The re-opening of the renovated Serpentine Gallery in Hyde Park, London, was attended by celebrities ranging from European royalty (the crown princes of Greece and Yugoslavia) to style queens Paloma Picasso, Mary Quant and Zandra Rhodes to comedians Harry Enfield and Jennifer Saunders and rock star Bryan Ferry.

The Serpentine has always been one of the most fashionable as well as one of the most radical of art galleries. Its patrons numbered Diana, Princess of Wales. And its radical nature was highlighted in its reopening exhibition by the Italian artist, the late Piero Manzoni, who offerings included cans of his own excrement and lumps of cotton.

But a focus of last night was our campaign for the Chancellor to grant tax relief on all contributions to the arts.

In a speech before welcoming her guests, Julia Peyton-Jones, director of the Serpentine, said: "I am delighted that we have been successful in raising the money we needed. But I also want to support the Independent campaign. Any help that we or organisations like us can have to raise money for the arts is absolutely critical."

The gallery has had a pounds 4m facelift, with National Lottery money paying for three quarters of the work. Ironically, the former tea rooms still lack anywhere for visitors to have a cup of tea or any other refreshments, but Lord Palumbo, chairman of the gallery said this would be rectified in the future.

He added: "There is a wonderful paradox about this building - to find a tea room in a royal park and to turn it into a gallery for contemporary art at the cutting edge is a very curious juxtaposition.

Architect John Miller said it had been difficult to preserve the character of the building but also incorporate new features, including an education studio. "It was a battle we had. It was often quite vigorous," he said.

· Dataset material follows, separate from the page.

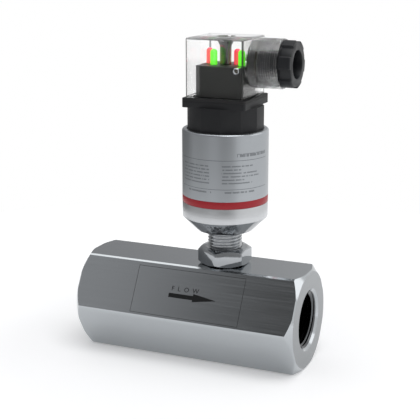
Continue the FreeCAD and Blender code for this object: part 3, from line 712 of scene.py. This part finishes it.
show(tree, add_node(tree, "BsdfPrincipled", {
    "Base Color": tube_colour.outputs[2], "Metallic": tube_metal.outputs[0], "Roughness": 0.32,
    "Normal": fine_grain(tree, 4000.0, 0.05, 2.0)}))
finish_piece(softened("housing_sleeve", "anodised_tube", 0.05 * MM, segments=1, angle=60), anodised,
             "sensor_head", "sleeve_silver", "housing_sleeve")


# Inside the tube: a glass-cloth laminate board with moulded packages soldered on, and the nitrile ring
# that seals the foot. The grommet in the gland is of the same rubber.

# green solder mask over glass cloth, whose weave shows through as waves about 1 mm wide
laminate, tree = start_material("solder_masked_laminate")
show(tree, add_node(tree, "BsdfPrincipled", {
    "Base Color": linear("#1c5a35"), "Roughness": 0.35,
    "Normal": fine_grain(tree, 900.0, 0.2)}))
dress(laminate, "circuit_board")

# filled epoxy: black with a fine sandy skin
package, tree = start_material("moulded_epoxy")
show(tree, add_node(tree, "BsdfPrincipled", {
    "Base Color": linear("#1a1a1b"), "Roughness": 0.5,
    "Normal": fine_grain(tree, 3000.0, 0.3)}))
dress(package, "board_components")

# nitrile rubber: dull black with a slightly uneven skin
nitrile, tree = start_material("nitrile_rubber")
show(tree, add_node(tree, "BsdfPrincipled", {
    "Base Color": linear("#1f1f20"), "Roughness": 0.6, "Specular IOR Level": 0.3,
    "Normal": fine_grain(tree, 1600.0, 0.35)}))
dress(nitrile, "housing_o_ring", "gland_grommet")


# Connector base and seal: black glass-filled nylon with twelve flats for the fingers, and a square
# flange under a flat nitrile seal.

# glass-filled nylon from a spark-eroded mould: black and half matt, with a grain about 0.3 mm wide
black_nylon, tree = start_material("black_glass_filled_nylon")
show(tree, add_node(tree, "BsdfPrincipled", {
    "Base Color": linear("#1b1c1e"), "Roughness": 0.5, "IOR": 1.53, "Specular IOR Level": 0.25,
    "Normal": fine_grain(tree, 3200.0, 0.12, 2.0, 0.1 * MM)}))
finish_piece(softened("connector_base", "nylon_base", 0.25 * MM, angle=25), black_nylon, "sensor_head",
             "base_black", "connector_base", smooth_deg=25)
finish_piece(softened("profile_gasket", "flat_seal", 0.2 * MM), nitrile, "sensor_head", "seal_rubber",
             "profile_gasket")

# tin plate over brass: a soft white shine
tinned, tree = start_material("tinned_brass")
show(tree, add_node(tree, "BsdfPrincipled", {
    "Base Color": linear("#c4c3bf"), "Metallic": 1.0, "Roughness": 0.2,
    "Normal": fine_grain(tree, 2600.0, 0.1)}))
dress(tinned, "contact_pins", "earth_pin")


# Terminal block: dark grey glass-filled nylon, moulded, clipped up into the cap. Brass sockets stand in
# it, and a zinc-plated screw with a hexagon socket clamps each wire from the side.

# the same nylon in dark grey, from a smoother mould, so it is glossier
grey_nylon, tree = start_material("grey_glass_filled_nylon")
show(tree, add_node(tree, "BsdfPrincipled", {
    "Base Color": linear("#2d2e2c"), "Roughness": 0.4, "IOR": 1.53, "Specular IOR Level": 0.3,
    "Normal": fine_grain(tree, 3200.0, 0.1, 2.0, 0.1 * MM)}))
finish_piece(softened("terminal_block", "nylon_block", 0.2 * MM), grey_nylon, "plug", "block_grey",
             "terminal_block")

# bare brass: warm yellow with a drawn surface
brass, tree = start_material("bare_brass")
show(tree, add_node(tree, "BsdfPrincipled", {
    "Base Color": linear("#c9a95c"), "Metallic": 1.0, "Roughness": 0.25,
    "Normal": fine_grain(tree, 2400.0, 0.12)}))
dress(brass, "terminal_sleeves")

# zinc plate: bright and faintly blue
zinc_plated, tree = start_material("zinc_plated_steel")
show(tree, add_node(tree, "BsdfPrincipled", {
    "Base Color": linear("#c9ccd0"), "Metallic": 1.0, "Roughness": 0.15,
    "Normal": fine_grain(tree, 2000.0, 0.08)}))

# blackened steel: dark brown-grey with an oily shine
blackened, tree = start_material("blackened_steel")
show(tree, add_node(tree, "BsdfPrincipled", {
    "Base Color": linear("#55524a"), "Metallic": 1.0, "Roughness": 0.22,
    "Normal": fine_grain(tree, 2200.0, 0.15)}))

block_low, block_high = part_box("terminal_block")
clamp_z = block_high[2] - 1.6 * MM
clamp_offset = 4.65 * MM
clamp_r = 1.58 * MM
clamp_rim_r = 1.25 * MM
clamp_depth = 4.9 * MM
socket_r = 0.95 * MM
socket_depth = 1.4 * MM
clamp_places = (
    ("front", (pickup_x + 2 * clamp_offset, block_low[1], clamp_z), (90, 0, 0)),
    ("back", (pickup_x - clamp_offset, block_high[1], clamp_z), (90, 0, 180)),
    ("left", (block_low[0], -clamp_offset, clamp_z), (90, 0, -90)),
)
for side, face, turn in clamp_places:
    clamp = lathe("clamp_screw_" + side, [
        (clamp_r, -clamp_depth), (clamp_r, -0.35 * MM), (clamp_rim_r, -0.02 * MM)], turns=48)
    socket = lathe("clamp_socket", [
        (socket_r, -socket_depth), (socket_r, -0.25 * MM), (socket_r + 0.35 * MM, 0.1 * MM)], turns=6)
    combine(clamp, socket, "DIFFERENCE")
    place(clamp, turn=turn, move=face)
    finish_piece(clamp, zinc_plated, "plug", "screw_steel", "terminal_screws")
    # a dark disc stands at the socket's floor as painted shade, so the socket looks dark inside
    socket_shade_disc = lathe("clamp_socket_shade_" + side, [
        (socket_r + 0.05 * MM, -1.35 * MM), (socket_r + 0.05 * MM, -0.45 * MM)], turns=6)
    place(socket_shade_disc, turn=turn, move=face)
    finish_piece(socket_shade_disc, blackened, "plug", "screw_steel")
dress(blackened, "fixing_screw", "gland_washer")


# Lamps: four dome-topped 3 mm lamps, lit, a green and a red one on each side of the screw. Their tinted
# epoxy is cast in a polished mould, so it is glossy, and the light inside fills it evenly.
def lamp_epoxy(name, colour, glow):
    """Tinted epoxy with a light inside."""
    made, lamp_tree = start_material(name)
    show(lamp_tree, add_node(lamp_tree, "BsdfPrincipled", {
        "Base Color": linear(colour), "Roughness": 0.12, "IOR": 1.54,
        "Emission Color": linear(glow), "Emission Strength": 0.75}))
    return made


dress(lamp_epoxy("green_epoxy", "#4fd020", "#6cff2e"), "green_leds")
dress(lamp_epoxy("red_epoxy", "#e02a40", "#ff3c58"), "red_leds")


# Plug cap: a hollow box of clear polycarbonate, moulded in one with the well that the long screw goes
# down and with the cable outlet, which is threaded inside for the gland nut.
cap_low, cap_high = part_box("plug_housing")
cap_half = -cap_low[1]
cap_wall = 1.0 * MM
cap_height = cap_high[2] - cap_low[2]
outlet_r = 11.1 * MM
outlet_z = cap_high[2] - outlet_r - 0.1 * MM
outlet_end = cap_high[0] - pickup_x
inner_half = cap_half - cap_wall
cap_round = 0.8 * MM
outlet_pitch = 1.05 * MM
outlet_crest_r = 9.62 * MM
outlet_root_r = 10.05 * MM
cable_hole_r = 8.6 * MM
well_r = 2.6 * MM
funnel_r = 4.1 * MM
funnel_depth = 3.3 * MM
shank_hole_r = 1.55 * MM
head_hole_r = 2.55 * MM
recess_r = 4.5 * MM
recess_depth = 0.6 * MM

clear_selection()
bpy.ops.mesh.primitive_cube_add(size=1)
cap = bpy.context.object
cap.name = "clear_cap"
cap.scale = (2 * cap_half, 2 * cap_half, cap_height)
cap.location = (0, 0, cap_low[2] + cap_height / 2)
bpy.ops.object.transform_apply(location=True, scale=True)
for edge in cap.data.edges:
    ends = [cap.data.vertices[index].co for index in edge.vertices]
    edge.select = max(end.z for end in ends) > cap_high[2] - 0.1 * MM
bpy.ops.object.mode_set(mode="EDIT")
bpy.ops.mesh.select_mode(type="EDGE")
bpy.ops.mesh.bevel(offset=cap_round, segments=4)
bpy.ops.object.mode_set(mode="OBJECT")
rim_steps = [math.radians(18 * step) for step in range(6)]
outlet = lathe("cable_outlet", [(outlet_r, inner_half + 0.2 * MM)] + [
    (outlet_r + cap_round * (math.cos(step) - 1), outlet_end + cap_round * (math.sin(step) - 1))
    for step in rim_steps])
place(outlet, turn=(0, 90, 0), move=(0, 0, outlet_z))
combine(cap, outlet, "UNION")
clear_selection()
bpy.ops.mesh.primitive_cube_add(size=1)
hollow = bpy.context.object
hollow.scale = (2 * inner_half, 2 * inner_half, cap_height)
hollow.location = (0, 0, cap_low[2] + cap_height / 2 - cap_wall)
bpy.ops.object.transform_apply(location=True, scale=True)
combine(cap, hollow, "DIFFERENCE")
thread = threaded_rod("outlet_thread", outlet_crest_r, outlet_root_r, outlet_pitch,
                      cap_half, outlet_end + overrun)
place(thread, turn=(0, 90, 0), move=(0, 0, outlet_z))
combine(cap, thread, "DIFFERENCE")
cable_hole = lathe("cable_hole", [
    (cable_hole_r, inner_half - overrun), (cable_hole_r, cap_half + overrun)])
place(cable_hole, turn=(0, 90, 0), move=(0, 0, outlet_z))
combine(cap, cable_hole, "DIFFERENCE")
well_top = cap_high[2] - cap_wall
well = lathe("screw_well", [
    (well_r, block_high[2]), (well_r, well_top - funnel_depth),
    (funnel_r, well_top), (funnel_r, well_top + 0.2 * MM)], turns=64)
combine(cap, well, "UNION")
screw_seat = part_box("fixing_screw")[1][2] - 2.0 * MM
recess_floor = cap_high[2] - recess_depth
well_bore = lathe("well_bore", [
    (shank_hole_r, block_high[2] - overrun), (shank_hole_r, screw_seat), (head_hole_r, screw_seat),
    (head_hole_r, recess_floor), (recess_r, recess_floor), (recess_r, cap_high[2] + overrun)], turns=64)
combine(cap, well_bore, "DIFFERENCE")
place(cap, move=(pickup_x, 0, 0))

# polished polycarbonate: flat walls are clear where they are looked straight through and more solid at
# a slant, and rounded edges and the screw's well show as solid plastic
clear_plastic, tree = start_material("clear_polycarbonate")
slant = add_node(tree, "LayerWeight", {"Blend": 0.5})
spot = add_node(tree, "TexCoord")
flat_body = add_node(tree, "MapRange", {0: slant.outputs["Facing"], 1: 0.55, 2: 0.95, 3: 0.06, 4: 0.9})
tube_body = add_node(tree, "MapRange", {0: slant.outputs["Facing"], 1: 0.17, 2: 0.5, 3: 0.15, 4: 0.85})
facing_way = add_node(tree, "VectorMath", {0: spot.outputs["Normal"]}, operation="ABSOLUTE")
ways = add_node(tree, "SeparateXYZ", {0: facing_way.outputs[0]})
widest = add_node(tree, "Math", {0: ways.outputs["X"], 1: ways.outputs["Y"]}, operation="MAXIMUM")
widest = add_node(tree, "Math", {0: widest.outputs[0], 1: ways.outputs["Z"]}, operation="MAXIMUM")
# a face within 10 degrees of square to an axis is flat
squareness = 0.985
rounded = add_node(tree, "Math", {0: widest.outputs[0], 1: squareness}, operation="LESS_THAN")
wall_body = add_node(tree, "Mix", {0: rounded.outputs[0], 2: flat_body.outputs[0], 3: 0.92})
level = add_node(tree, "Math", {0: ways.outputs["Z"], 1: squareness}, operation="GREATER_THAN")
box_body = add_node(tree, "Mix", {0: level.outputs[0], 2: wall_body.outputs[0], 3: 0.9})
lengthways = add_node(tree, "SeparateXYZ", {0: spot.outputs["Object"]})
on_tube = add_node(tree, "Math", {0: lengthways.outputs["X"], 1: pickup_x + cap_half + 0.05 * MM},
                   operation="GREATER_THAN")
solidity = add_node(tree, "Mix", {0: on_tube.outputs[0], 2: box_body.outputs[0], 3: tube_body.outputs[0]})
# the longer the way through the plastic, the greyer it looks
depth_of_it = add_node(tree, "MapRange", {0: slant.outputs["Facing"], 1: 0.55, 2: 0.9})
flat_tint = add_node(tree, "Mix", {
    "Factor": depth_of_it.outputs[0], 6: linear("#fbfcfc"), 7: linear("#e6e8e8")}, data_type="RGBA")
# upright rounded edges and the screw's well are painted dark as shade, the corners darkest, and rounded
# edges that face up are painted lighter
off_axis = add_node(tree, "Math", {0: lengthways.outputs["Y"]}, operation="ABSOLUTE")
at_corner = add_node(tree, "Math", {0: off_axis.outputs[0], 1: 6 * MM}, operation="GREATER_THAN")
upright_painted_shade = add_node(tree, "Mix", {
    "Factor": at_corner.outputs[0], 6: linear("#3a4036"), 7: linear("#0d0f0f")}, data_type="RGBA")
upward = add_node(tree, "MapRange", {0: ways.outputs["Z"], 1: 0.3, 2: 0.8})
round_painted_light_and_shade = add_node(tree, "Mix", {
    "Factor": upward.outputs[0], 6: upright_painted_shade.outputs[2], 7: linear("#b4b7b8")}, data_type="RGBA")
edge_tint = add_node(tree, "Mix", {
    "Factor": rounded.outputs[0], 6: flat_tint.outputs[2], 7: round_painted_light_and_shade.outputs[2]}, data_type="RGBA")
# the sloping sides of the thread inside the outlet, 1.05 mm apart, are painted dark as shade and show as
# dark rings
flank_painted_shade = add_node(tree, "MapRange", {0: ways.outputs["X"], 1: 0.3, 2: 0.5})
tube_tint = add_node(tree, "Mix", {
    "Factor": flank_painted_shade.outputs[0], 6: flat_tint.outputs[2], 7: linear("#1c1e20")}, data_type="RGBA")
tint = add_node(tree, "Mix", {
    "Factor": on_tube.outputs[0], 6: edge_tint.outputs[2], 7: tube_tint.outputs[2]}, data_type="RGBA")
show(tree, add_node(tree, "BsdfPrincipled", {
    "Base Color": tint.outputs[2], "Roughness": 0.02, "IOR": 1.585, "Transmission Weight": 1.0,
    "Alpha": solidity.outputs[0]}))
finish_piece(cap, clear_plastic, "plug", "cap_clear", "plug_housing", smooth_deg=25)


# Gland nut: black nylon, moulded with six ribs for the fingers and an open bore for the cable. Its
# threaded shank screws into the cap's outlet and squeezes the grommet.

# nylon from a satin mould: blue-black with a soft sheen, its grain 0.3 mm wide
satin_nylon, tree = start_material("black_satin_nylon")
show(tree, add_node(tree, "BsdfPrincipled", {
    "Base Color": linear("#16181b"), "Roughness": 0.42, "IOR": 1.53, "Specular IOR Level": 0.3,
    "Normal": fine_grain(tree, 3200.0, 0.08, 2.0, 0.1 * MM)}))
ribbed_nut = softened("gland_nut", "nylon_gland_nut", 0.25 * MM)
shank_start = cap_half + 4.6 * MM
shank_r = 9.5 * MM
# the thread is what is left of the shank when the waste round it is cut away
shank_waste = lathe("shank_waste", [
    (shank_r + 0.2 * MM, shank_start), (shank_r + 0.2 * MM, outlet_end - 0.05 * MM)])
shank_thread = threaded_rod("shank_thread", shank_r - 0.4 * MM, shank_r - 0.02 * MM, outlet_pitch,
                            shank_start - overrun, outlet_end + overrun)
combine(shank_waste, shank_thread, "DIFFERENCE")
place(shank_waste, turn=(0, 90, 0), move=(pickup_x, 0, outlet_z))
combine(ribbed_nut, shank_waste, "DIFFERENCE")
finish_piece(ribbed_nut, satin_nylon, "cable_nut", "gland_black", "gland_nut")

Among Manzoni's works on show were mounted tufts of cotton and a collection of eggs with the artist's thumbprint upon them, and a series of straight lines which he printed on paper then rolled up and sealed in tubes with labels detailing the exact length of each line. Germano Celant, curator of contemporary art at New York's Guggenheim Museum, chose the pieces which have been included at the gallery.

He said Manzoni formed part of a trinity of artists who depict the body whose work can be seen in London at the moment, along with painter Francis Bacon and the fashion designer Alexander McQueen.